Solusi yang dikampanyekan untuk mengatasi krisis air adalah implementasi teknologi, seperti dam dan pembuatan pipa saluran air. Solusi ini menjadi fokus dalam Forum Kyoto yang membuat sejumlah delegasi kritis merasa dipecundangi. Bagi kelompok ini, teknologi dam dan pipanisasi hanya solusi instan untuk menangani krisis air. Dalam jangka pendek, solusi tersebut mungkin bermanfaat, tapi tidak dalam jangka panjang. Pembuatan dam dipastikan akan membawa serentetan masalah yang tak kalah rumit.

Upaya menghambat laju deforestasi hutan, perbaikan ekosistem dengan mengeksploitasi kearifan lokal –pertanian polikultur, menanam tanaman yang tidak boros air adalah beberapa di antaranya— bisa menjadi solusi mengatasi kelangkaan air bersih. Hal lain yang bisa dilakukan adalah mengubah pola produksi dan konsumsi.
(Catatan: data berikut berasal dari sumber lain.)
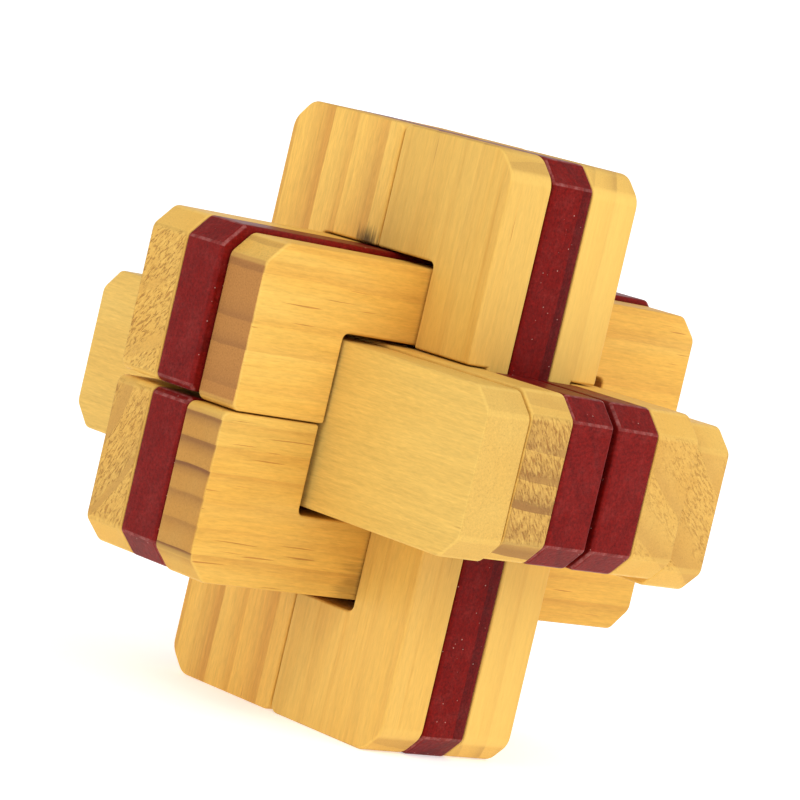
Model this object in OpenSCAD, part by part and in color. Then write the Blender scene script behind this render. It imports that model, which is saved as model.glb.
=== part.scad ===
// Two-colour wooden burr puzzle: twelve interlocking pieces in three crossing pairs.
// The posts stand along Z, the beams lie along X and the rails lie along Y.
// Every pair is two sticks side by side. A stick is a plain single board next to a double,
// which is a red board and a plain board glued face to face.
// The origin is the middle of the standing posts, where the three pairs cross.

/* [Boards] */
// Thickness of one board
layer = 7; // [5.5:0.1:9]
// Thickness of the plain board glued to the back of each post
post_back = 8; // [5.5:0.1:10]
// Width of every board
board_w = 21; // [17:0.1:26]
// Length of every full-length board, which is also the puzzle's size
stick_len = 76; // [70:1:110]
// Sloped cut on the outer corners of each end
corner_cut = 2.8; // [1:0.1:4]
// Small slope that eases the inner corners of each end
corner_ease = 0.7; // [0.2:0.1:1]

/* [Gaps] */
// Gap between a single board and the double beside it
seam = 0.15; // [0.05:0.05:0.4]
// Gap between the left and the right post
post_gap = 0.2; // [0.1:0.1:1]
// Gap between the upper and the lower beam
beam_gap = 0.7; // [0.1:0.1:1.5]
// Gap left below the upper single beam, where it has dropped towards the lower one
beam_single_gap = 0.2; // [0.1:0.1:0.9]
// Gap between the left and the right rail
rail_gap = 0.9; // [0.2:0.1:1.5]
// Smallest gap left anywhere when a piece has slid to the end of its play
slip = 0.2; // [0.1:0.05:0.5]
// Extra height of the recess where a post passes between the rails
recess_room = 0.2; // [0.2:0.1:1]

/* [Play] */
// How far a beam slides each way from the middle of its notch
beam_play = 0.8; // [0.3:0.1:1.5]
// How far a rail slides each way from the middle of its slots
rail_play = 0.6; // [0.3:0.1:1.5]
// How far a post lifts before it meets the lower beam
post_play = 0.5; // [0.3:0.1:1]
// How far the lower single beam has dropped below its double
beam_lower_drop = 0.2; // [0:0.1:1]
// How far the left key has dropped below the rail beside it
key_left_drop = 0.4; // [0.2:0.1:2]
// How far the right key has dropped below the rail beside it
key_right_drop = 1; // [0.2:0.1:2]
// How far the upper single beam and the right key are set back, and cut shorter at each end
single_setback = 0.6; // [0:0.1:0.8]

/* [Hidden] */

plain_wood = [0.91, 0.75, 0.44];
red_wood = [0.47, 0.11, 0.14];

// Broad faces of the boards in a post or a beam, measured from the middle of its red board
red_face = layer / 2;
single_face = red_face + seam;
bundle_half = single_face + layer;

// Broad faces of the boards in a rail, measured from the middle of the puzzle
rail_inner = rail_gap / 2;
rail_joint = rail_inner + layer;
rail_outer = rail_joint + layer;
key_inner = rail_outer + seam;
key_outer = key_inner + layer;

// Posts: inner and outer edge, and the spine that is left beside the notch
post_inner = post_gap / 2;
post_outer = post_inner + board_w;
spine_inner = bundle_half + slip;

// Beams: inner and outer edge above the middle of the crossing
beam_inner = beam_gap / 2;
beam_outer = beam_inner + board_w;
beam_upper_drop = beam_gap + beam_lower_drop - beam_single_gap;

// The crossing sits above the middle of the posts, so that a post can lift by its play
crossing_rise = post_play + slip;
rail_half = board_w / 2;
key_clear = max(key_left_drop, key_right_drop, beam_upper_drop) + slip;
post_notch_half = beam_outer + max(crossing_rise + slip, beam_lower_drop);
beam_notch_half = key_outer + beam_play + slip;
beam_notch_depth = rail_half + key_clear;
recess_half = rail_half + crossing_rise + recess_room;
recess_face = rail_joint - slip;

// Rails: the red board is cut through where the post's spine passes
core_half = spine_inner - rail_play - slip;
block_start = post_outer + rail_play + slip;
stick_half = stick_len / 2;
short_len = stick_len - 2 * single_setback;

// Side outline of a board: length along the first axis, width from foot to head
module board_outline(length, foot, head, foot_cut, head_cut) {
    end = length / 2;
    polygon([
        [foot_cut - end, foot],
        [end - foot_cut, foot],
        [end, foot + foot_cut],
        [end, head - head_cut],
        [end - head_cut, head],
        [head_cut - end, head],
        [-end, head - head_cut],
        [-end, foot + foot_cut]
    ]);
}

// Post board standing on its end, its width running outwards along +Y
module post_board(face, thickness) {
    translate([face + thickness, 0, 0])
        rotate([0, -90, 0])
            linear_extrude(height = thickness)
                difference() {
                    board_outline(stick_len, post_inner, post_outer, corner_ease, corner_cut);
                    translate([-post_notch_half, 0])
                        square([2 * post_notch_half, spine_inner]);
                }
}

// Recess on one outer face of a post, where the rail beside it passes
module post_recess(side) {
    depth = post_back + layer;
    start = side > 0 ? recess_face : -recess_face - depth;
    translate([start, 0, -recess_half])
        cube([depth, post_outer + slip, 2 * recess_half]);
}

module post_plain() {
    color(plain_wood)
        difference() {
            post_board(-bundle_half, layer);
            post_recess(-1);
        }
}

module post_red() {
    color(red_wood)
        post_board(-red_face, layer);
}

module post_backing() {
    color(plain_wood)
        difference() {
            post_board(red_face, post_back);
            post_recess(1);
        }
}

// Beam board lying along X, its width running upwards from the middle of the crossing
module beam_board(face, thickness, length) {
    translate([0, face + thickness, 0])
        rotate([90, 0, 0])
            linear_extrude(height = thickness)
                difference() {
                    board_outline(length, beam_inner, beam_outer, corner_ease, corner_cut);
                    translate([-beam_notch_half, 0])
                        square([2 * beam_notch_half, beam_notch_depth]);
                }
}

// Moves a piece to the crossing, on the upper side or mirrored to the lower side
module at_crossing(side) {
    translate([0, 0, crossing_rise])
        on_side(side)
            children();
}

// Leaves a piece as it is on the upper side, or mirrors it to the lower side
module on_side(side) {
    if (side > 0)
        children();
    else
        mirror([0, 0, 1])
            children();
}

module beam_red(side) {
    color(red_wood)
        at_crossing(side)
            beam_board(-red_face, layer, stick_len);
}

module beam_backing(side) {
    color(plain_wood)
        at_crossing(side)
            beam_board(red_face, layer, stick_len);
}

// Rail board lying along Y, with the middle of its width at the crossing
module rail_board(face, length) {
    translate([face, 0, crossing_rise])
        rotate([90, 0, 90])
            linear_extrude(height = layer)
                board_outline(length, -rail_half, rail_half, corner_cut, corner_cut);
}

// Part of a rail's red board: what is left of it between two positions along Y
module rail_red(from, to) {
    color(red_wood)
        intersection() {
            rail_board(rail_inner, stick_len);
            translate([0, from, crossing_rise - board_w])
                cube([rail_joint + layer, to - from, 2 * board_w]);
        }
}

module rail_plain() {
    color(plain_wood)
        rail_board(rail_joint, stick_len);
}

module mirrored_in_x() {
    mirror([1, 0, 0])
        children();
}

module mirrored_in_y() {
    mirror([0, 1, 0])
        children();
}

module post_left_plain() post_plain();
module post_left_red() post_red();
module post_left_back() post_backing();
module post_right_plain() mirrored_in_y() post_plain();
module post_right_red() mirrored_in_y() post_red();
module post_right_back() mirrored_in_y() post_backing();

module beam_upper_plain() {
    color(plain_wood)
        translate([single_setback, 0, -beam_upper_drop])
            at_crossing(1)
                beam_board(-bundle_half, layer, short_len);
}

module beam_lower_plain() {
    color(plain_wood)
        translate([0, 0, -beam_lower_drop])
            at_crossing(-1)
                beam_board(-bundle_half, layer, stick_len);
}

module beam_upper_red() beam_red(1);
module beam_upper_back() beam_backing(1);
module beam_lower_red() beam_red(-1);
module beam_lower_back() beam_backing(-1);

module key_left() {
    color(plain_wood)
        mirrored_in_x()
            translate([0, 0, -key_left_drop])
                rail_board(key_inner, stick_len);
}

module key_right() {
    color(plain_wood)
        translate([0, single_setback, -key_right_drop])
            rail_board(key_inner, short_len);
}

module rail_left_plain() mirrored_in_x() rail_plain();
module rail_left_red_front() mirrored_in_x() rail_red(-stick_half, -block_start);
module rail_left_red_core() mirrored_in_x() rail_red(-core_half, core_half);
module rail_left_red_back() mirrored_in_x() rail_red(block_start, stick_half);
module rail_right_plain() rail_plain();
module rail_right_red_front() rail_red(-stick_half, -block_start);
module rail_right_red_core() rail_red(-core_half, core_half);
module rail_right_red_back() rail_red(block_start, stick_half);

post_left_plain();
post_left_red();
post_left_back();
post_right_plain();
post_right_red();
post_right_back();
beam_upper_plain();
beam_upper_red();
beam_upper_back();
beam_lower_plain();
beam_lower_red();
beam_lower_back();
key_left();
key_right();
rail_left_plain();
rail_left_red_front();
rail_left_red_core();
rail_left_red_back();
rail_right_plain();
rail_right_red_front();
rail_right_red_core();
rail_right_red_back();
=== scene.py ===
"""Wooden burr puzzle in plain and dark red boards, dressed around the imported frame."""

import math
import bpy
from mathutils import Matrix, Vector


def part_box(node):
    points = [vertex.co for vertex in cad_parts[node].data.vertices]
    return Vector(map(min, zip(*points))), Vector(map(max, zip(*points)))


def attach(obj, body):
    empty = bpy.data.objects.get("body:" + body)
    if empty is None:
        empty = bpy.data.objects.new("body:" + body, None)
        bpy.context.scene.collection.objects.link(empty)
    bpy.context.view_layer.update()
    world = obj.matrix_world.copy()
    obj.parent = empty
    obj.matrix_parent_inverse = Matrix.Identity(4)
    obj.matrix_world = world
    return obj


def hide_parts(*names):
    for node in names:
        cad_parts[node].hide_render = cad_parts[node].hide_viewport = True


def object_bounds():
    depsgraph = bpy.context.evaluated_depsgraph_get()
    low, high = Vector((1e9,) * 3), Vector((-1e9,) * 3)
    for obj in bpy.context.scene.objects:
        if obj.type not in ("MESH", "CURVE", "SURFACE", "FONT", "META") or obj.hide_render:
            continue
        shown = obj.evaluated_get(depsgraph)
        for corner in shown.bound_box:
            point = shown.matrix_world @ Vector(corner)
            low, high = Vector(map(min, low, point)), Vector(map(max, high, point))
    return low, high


bl_info = {
    "name": "Wooden Burr Puzzle",
    "version": (1, 0, 0),
    "blender": (4, 5, 0),
    "location": "3D View > Sidebar > Burr Puzzle",
    "description": "Cuts and finishes the boards of a two-colour burr puzzle and lights them",
    "category": "Add Mesh",
}

from collections import namedtuple

import bmesh
import bpy
from mathutils import Matrix, Vector

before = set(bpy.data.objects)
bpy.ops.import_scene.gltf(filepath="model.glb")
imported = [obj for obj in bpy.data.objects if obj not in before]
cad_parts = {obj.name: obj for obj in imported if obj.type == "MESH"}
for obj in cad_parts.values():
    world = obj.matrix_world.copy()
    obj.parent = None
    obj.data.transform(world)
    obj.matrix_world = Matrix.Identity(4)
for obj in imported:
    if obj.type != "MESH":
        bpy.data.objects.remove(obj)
CAD_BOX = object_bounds()

MM = 0.001
X, Y, Z = 0, 1, 2


# ---------------------------------------------------------------- node graphs


# Sockets of a Mix node that mixes colours
COLOUR_A, COLOUR_B, COLOUR_RESULT = 6, 7, 2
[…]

Membuat peraturan tegas tentang pengolahan limbah, menjalankan seleksi terhadap izin HPH, menindak tegas para pelaku penebangan hutan alam, membatasi kepemilikan kendaraan pribadi,mencari alternatif bahan bakar fosil, dan sebagainya.

Banyak cara yang masih bisa dilakukan untuk menangani krisis air yang jauh lebih menyentuh akar permasalahan, dibandingkan sekadar memberikan solusi instan yang justru memperuncing perseteruan lama, utara-selatan dan kaya-miskin. Jika konsumsi dimaknai sebagai upaya untuk bertahan hidup, bukan untuk meraup keuntungan ekonomi, maka air sebenarnya cukup untuk setiap orang.